Earlier this year, the writer lamented that Zimbabwe’s knowledge economy was a starved golden goose left alone to die, referring to disclosures by major writers on how fruitless their occupation had become.
With strategic investment, however, the knowledge economy can take its place among other pillar sectors of the economy. While this may sound more of a sentimental score than a business insight, figures from around the globe attest to that.
An African Business cover story headed African Creative Industries: The Sleeping Giant,” by Mike van Graan, bemoans Africa’s failure to make the most of the creative economy, though the sector has posted an upbeat performance globally, with a show of immunity to recession.
“To give an idea of the magnitude of the creative economy and its overall economic impact, a recent study forecast that the global entertainment and media industry alone injected around $2,2 trillion in the world economy in 2012,” van Graan points out.
While the growth trajectory has remained upbeat at an annual rate of 8,7 percent, grossing $592 billion in 2008 at a time when other sectors were down with a debilitating financial, developing countries contributed less than 1 percent to the success story.

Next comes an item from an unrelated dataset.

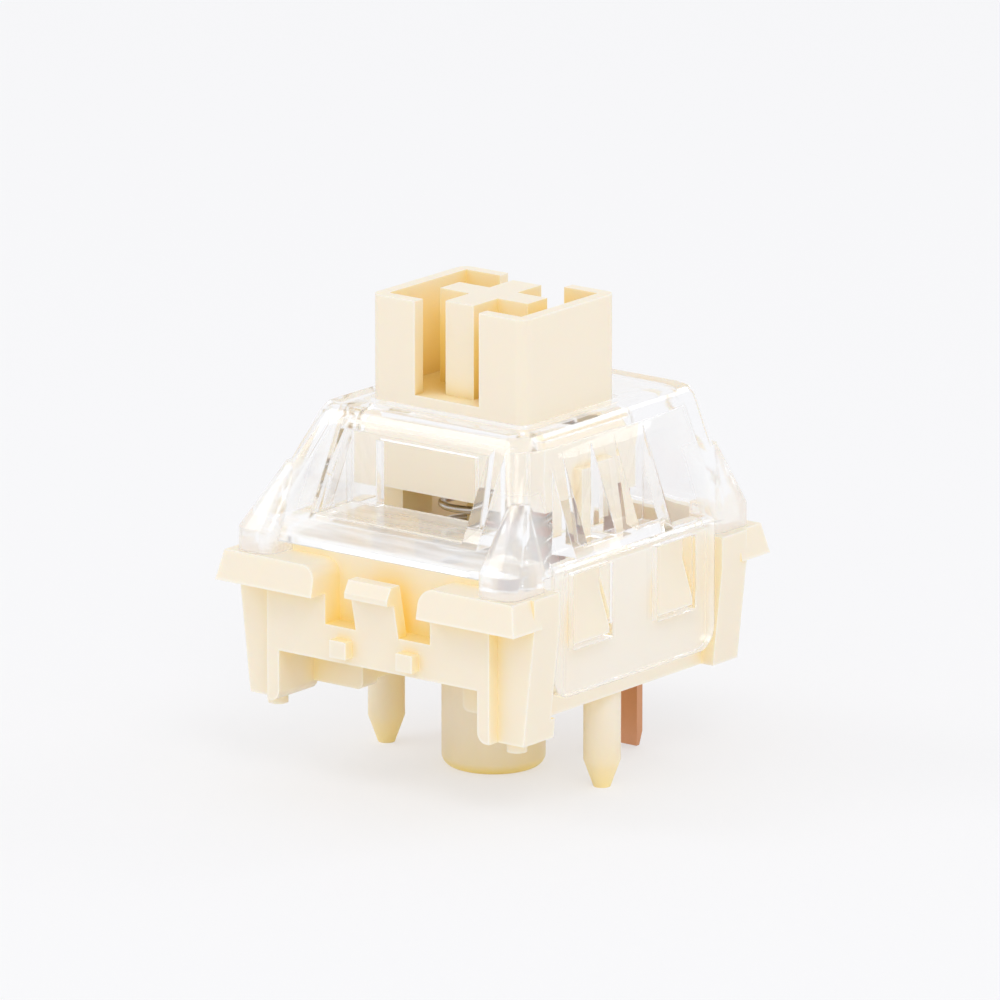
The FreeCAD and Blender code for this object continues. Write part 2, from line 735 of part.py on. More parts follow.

The countries which are making it big in creative and tech revolutions have no special advantages of history. Those who are missing in action do face any insurmountable hurdles.
These are primarily virtual sectors where a disruptive orientation and creativity are key. Universities and colleges are strategic incubation centres as they can equip students with the foundational “software,” that is the knowledge needed to ably navigate these sectors.
Zimbabwean higher education needs rewiring. In this age of global possibilities, fortune is no longer for the privileged but for the daring. In other countries, graduates are thinking of creating jobs, instead of looking for jobs. Such a revolution is long overdue in Zimbabwe.